Lazarus sits with Jesus, while Martha serves the meal. 
And then Mary comes forward and the scene changes dramatically. She anoints Jesus’s feet with a pound of costly perfume, then wipes them with her hair … and the fragrance fills the room.

There is disbelief all round. There is wonder, and anger too.

 Mary’s action is an extravagant act of wordless devotion. Counting no cost, she anoints Jesus.                   

‘Not counting the cost’ can be dangerous: it can have extreme consequences. What matters is the motive behind it, the why of it. That’s what might justify or condemn the act.
Mary’s understanding of Jesus’s situation is far beyond the other disciples’ understanding.

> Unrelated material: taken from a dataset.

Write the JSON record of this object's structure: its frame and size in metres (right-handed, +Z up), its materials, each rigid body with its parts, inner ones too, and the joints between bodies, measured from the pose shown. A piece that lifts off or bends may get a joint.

And, her anointing of Jesus feet is a kind of prophetic action, signalling Jesus’s imminent death, anointing him beforehand for burial.
She can comprehend, and accept, what Peter and the other disciples cannot: the death of their master and Messiah.

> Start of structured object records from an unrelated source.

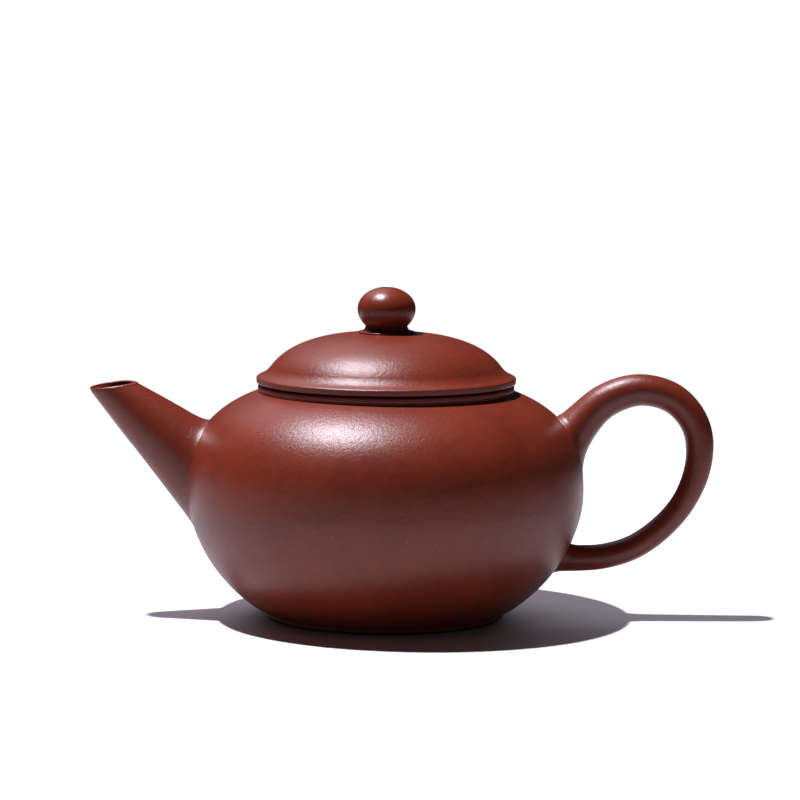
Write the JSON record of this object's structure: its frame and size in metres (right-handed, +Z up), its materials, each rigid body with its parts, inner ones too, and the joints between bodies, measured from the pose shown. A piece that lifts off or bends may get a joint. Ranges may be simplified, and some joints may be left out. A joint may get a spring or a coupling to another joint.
{
  "type": "yixing clay teapot",
  "caption": "Small round-bodied teapot of unglazed red clay with a straight conical spout, ear-shaped handle, foot ring and loose domed lid with a ball knob.",
  "frame": {"origin": "on the table, under the middle of the pot's whole length from spout tip to handle", "axes": "+Z up along the lid's lift, +X towards the handle, -X towards the spout, Y across the pot"},
  "size_m": [0.1196, 0.076, 0.0631],
  "materials": {
    "body_clay": "unglazed, burnished satin",
    "lid_clay": "unglazed, burnished satin, a little grainier",
    "inner_clay": "unglazed, matt",
    "foot_clay": "unglazed, satin, rubbed at the bottom"
  },
  "bodies": {
    "pot": {"body_wall": "body_clay", "base_disc": "inner_clay", "mouth_disc": "inner_clay", "foot_ring": "foot_clay", "neck_ring": "body_clay", "spout": "body_clay", "strainer": "inner_clay", "handle": "body_clay"},
    "lid": {"lid_rim": "lid_clay", "lid_dome": "lid_clay", "lid_wall": "inner_clay", "knob_collar": "lid_clay", "knob": "lid_clay"}
  },
  "joints": [
    {"name": "lid_lift", "type": "slide", "parent": "pot", "child": "lid", "axis": [0, 0, 1], "range_m": [0, 0.035]}
  ]
}
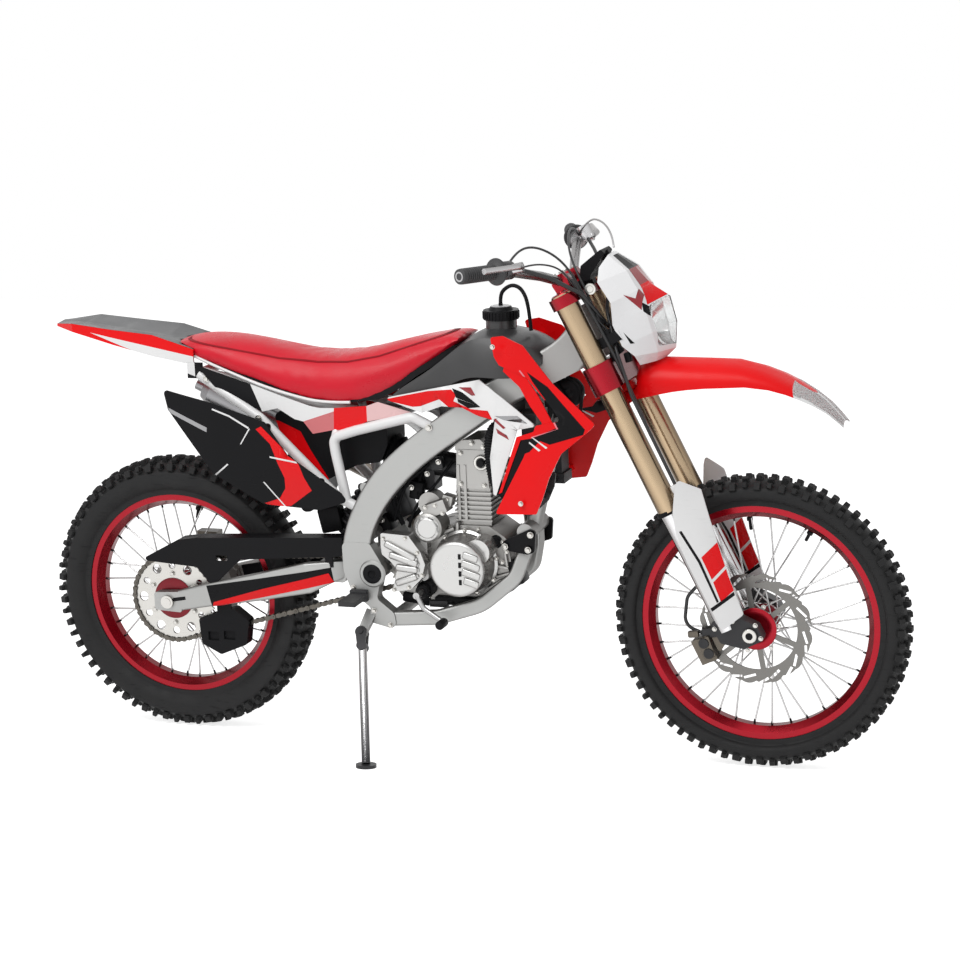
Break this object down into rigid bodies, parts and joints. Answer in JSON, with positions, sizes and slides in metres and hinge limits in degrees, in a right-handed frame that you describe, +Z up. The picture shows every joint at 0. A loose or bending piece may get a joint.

The disciples don’t understand. The majority of them are men of their time, and they stand, too sure of themselves to feel the ache which Mary feels. This is a legacy of their time, this assumed superiority in their ‘maleness’, which in their own minds and their society’s values rates them above Mary.
They are walking the days with Jesus, stoically, fearful for his safely but oblivious of that inexorable nearing of his earthly end time, and all that that means.

Here is Costly Love:
Jesus’s love for us and for the world is so amazingly wonderful. 
Mary’s act of anointing in that time speaks to us here in our time. It speaks in the midst of a world of treachery and betrayal, both in the world that was, among Jesus followers, and in our world of today. 

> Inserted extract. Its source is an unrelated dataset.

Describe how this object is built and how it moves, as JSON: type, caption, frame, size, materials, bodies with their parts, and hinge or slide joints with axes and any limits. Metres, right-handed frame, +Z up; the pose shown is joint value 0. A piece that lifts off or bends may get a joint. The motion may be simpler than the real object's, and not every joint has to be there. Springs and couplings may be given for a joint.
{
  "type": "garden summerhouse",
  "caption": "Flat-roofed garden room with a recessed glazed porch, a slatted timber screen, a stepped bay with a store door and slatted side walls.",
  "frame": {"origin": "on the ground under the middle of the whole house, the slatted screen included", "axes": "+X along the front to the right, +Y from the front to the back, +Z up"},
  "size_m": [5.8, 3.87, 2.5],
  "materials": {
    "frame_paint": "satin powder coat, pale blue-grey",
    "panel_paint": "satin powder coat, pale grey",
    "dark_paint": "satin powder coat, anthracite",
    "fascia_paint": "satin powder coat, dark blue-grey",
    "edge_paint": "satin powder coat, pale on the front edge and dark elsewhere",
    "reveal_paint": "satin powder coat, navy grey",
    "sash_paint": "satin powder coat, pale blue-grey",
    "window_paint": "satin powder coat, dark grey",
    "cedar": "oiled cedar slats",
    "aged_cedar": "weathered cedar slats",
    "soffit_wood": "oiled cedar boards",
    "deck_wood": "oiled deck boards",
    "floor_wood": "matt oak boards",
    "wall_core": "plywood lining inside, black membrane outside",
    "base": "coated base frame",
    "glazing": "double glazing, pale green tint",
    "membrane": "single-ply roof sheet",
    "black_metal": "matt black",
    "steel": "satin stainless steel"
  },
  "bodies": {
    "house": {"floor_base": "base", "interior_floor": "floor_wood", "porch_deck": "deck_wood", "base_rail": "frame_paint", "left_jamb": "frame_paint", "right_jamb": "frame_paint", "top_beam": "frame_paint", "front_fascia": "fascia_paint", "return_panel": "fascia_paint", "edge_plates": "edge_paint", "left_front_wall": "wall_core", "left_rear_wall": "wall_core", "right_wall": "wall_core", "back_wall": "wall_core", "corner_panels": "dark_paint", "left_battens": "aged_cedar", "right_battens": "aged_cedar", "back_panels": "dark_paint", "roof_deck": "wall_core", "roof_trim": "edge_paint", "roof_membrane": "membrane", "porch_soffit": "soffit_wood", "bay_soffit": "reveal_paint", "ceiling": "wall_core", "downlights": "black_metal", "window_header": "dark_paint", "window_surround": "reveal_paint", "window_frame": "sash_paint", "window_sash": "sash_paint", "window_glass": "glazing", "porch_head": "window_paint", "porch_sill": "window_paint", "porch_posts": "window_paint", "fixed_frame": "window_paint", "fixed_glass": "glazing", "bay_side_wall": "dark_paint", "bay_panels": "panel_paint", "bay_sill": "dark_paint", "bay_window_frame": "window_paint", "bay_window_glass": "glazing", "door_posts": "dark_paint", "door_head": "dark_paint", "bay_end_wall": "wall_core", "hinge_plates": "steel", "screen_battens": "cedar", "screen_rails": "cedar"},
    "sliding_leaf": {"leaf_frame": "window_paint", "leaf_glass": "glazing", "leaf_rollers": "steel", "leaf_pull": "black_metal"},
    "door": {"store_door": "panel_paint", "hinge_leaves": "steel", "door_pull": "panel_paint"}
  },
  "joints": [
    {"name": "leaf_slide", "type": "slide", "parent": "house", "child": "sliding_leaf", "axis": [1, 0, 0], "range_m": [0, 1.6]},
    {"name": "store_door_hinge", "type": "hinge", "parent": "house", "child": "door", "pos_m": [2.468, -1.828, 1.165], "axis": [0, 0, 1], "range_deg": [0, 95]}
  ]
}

Today, we live our lives in the shadow of the cross.  But, we also live in the presence of the Risen Christ, in whose love we endeavour to reach out in acts of compassion and generosity, and in moments of worship.
And we live all of this in a world which lives in a mind-set of scarcity, rather than a mindset of abundance, in a world that tempts us to close in and to give little.

We are individually called to open up to costly love.